Türkiye ekonomisinin nabzını tutan Hazine ve Maliye Bakanlığı, piyasalardan taze kaynak sağlamak amacıyla gerçekleştirdiği 7 ay (217 gün) vadeli kuponsuz Hazine bonosunun yeniden ihracıyla 34,1 milyar lira borçlandı. Bu rutin operasyon, özellikle oluşan yüksek faiz oranları nedeniyle piyasaların dikkatini çekti ve kamu borçlanma maliyetlerindeki mevcut dinamikleri bir kez daha gözler önüne serdi.
Yüksek Faiz Oranları ve Piyasaların Mesajı İhalede belirlenen basit faiz oranı yüzde 38,25 olurken, bileşik faiz oranı ise yüzde 41,13 seviyesine ulaştı. Bu oranlar, Hazine'nin kısa vadeli borçlanma maliyetlerinin geldiği noktayı açıkça gösteriyor. Yüksek enflasyon beklentileri ve sıkı para politikalarının devam edeceği sinyalleri, yatırımcıların daha yüksek getiri talebinde bulunmasına neden oluyor. Bu durum, kamu finansmanı üzerinde baskı yaratırken, aynı zamanda enflasyonla mücadeledeki kararlılığın bir maliyeti olduğunu da ortaya koyuyor.
Piyasaların İştahı ve Borçlanma Dinamikleri İhaleye gelen toplam nominal teklif tutarı 82 milyar 88,4 milyon lira gibi önemli bir seviyeye ulaşırken, Hazine'nin nominal satış tutarı 27 milyar 927,4 milyon lira ve net satış ise 22 milyar 741,9 milyon lira olarak gerçekleşti. Bu tablo, piyasada Hazine kağıtlarına yönelik belirli bir iştah olduğunu ancak Hazine'nin talep edilen tüm miktarı kabul etmediğini veya daha yüksek faiz oranlarını sınırlı tutmaya çalıştığını düşündürebilir. Kamu kuruluşlarından gelen 3 milyar 75 milyon liralık teklifin tamamının karşılanması, bu kurumların Hazine'ye destekleyici rolünü sürdürdüğünü gösteriyor. Öte yandan, piyasa yapıcılarından gelen 16 milyar 528,6 milyon liralık teklife karşılık 8,3 milyar liralık satış yapılması, özel sektörün borçlanma maliyetleri konusunda daha seçici davrandığını ve risk algısının yüksek olduğunu işaret ediyor.
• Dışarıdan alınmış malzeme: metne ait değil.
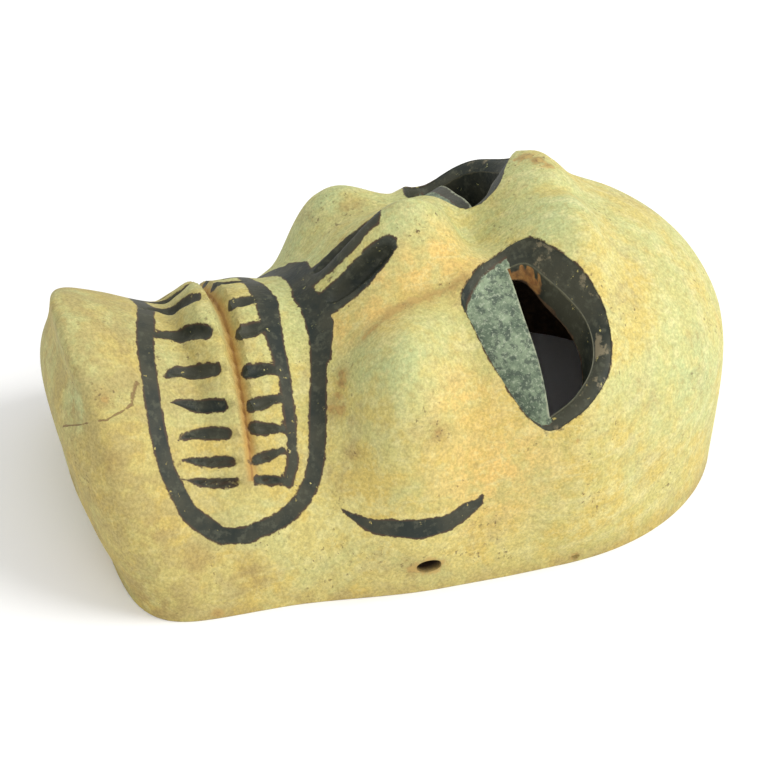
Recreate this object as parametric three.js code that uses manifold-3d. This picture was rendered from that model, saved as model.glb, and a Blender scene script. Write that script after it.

Ekonomik Görünüm ve Gelecek Projeksiyonları Hazine'nin bu borçlanma operasyonu, Türkiye ekonomisinin mevcut durumunu ve gelecek dönemdeki beklentilerini yansıtan önemli bir barometre niteliğinde. Yüksek borçlanma maliyetleri, bütçe üzerindeki faiz yükünü artırarak kamu harcamalarında kısıtlamalara yol açabilir. Bu durum, hükümetin enflasyonla mücadele ve mali disiplini sağlama hedeflerini daha da kritik hale getiriyor. Analistler, benzer borçlanma oranlarının devam etmesi halinde, kamu finansmanının sürdürülebilirliği konusunda daha fazla dikkat gerekeceğini belirtiyor. Enflasyonun tek hanelere indirilmesi ve makroekonomik istikrarın sağlanması, Hazine'nin borçlanma maliyetlerini düşürmenin anahtarı olacak. Bu bağlamda, para ve maliye politikalarının eşgüdümlü ve kararlı bir şekilde uygulanması büyük önem taşıyor.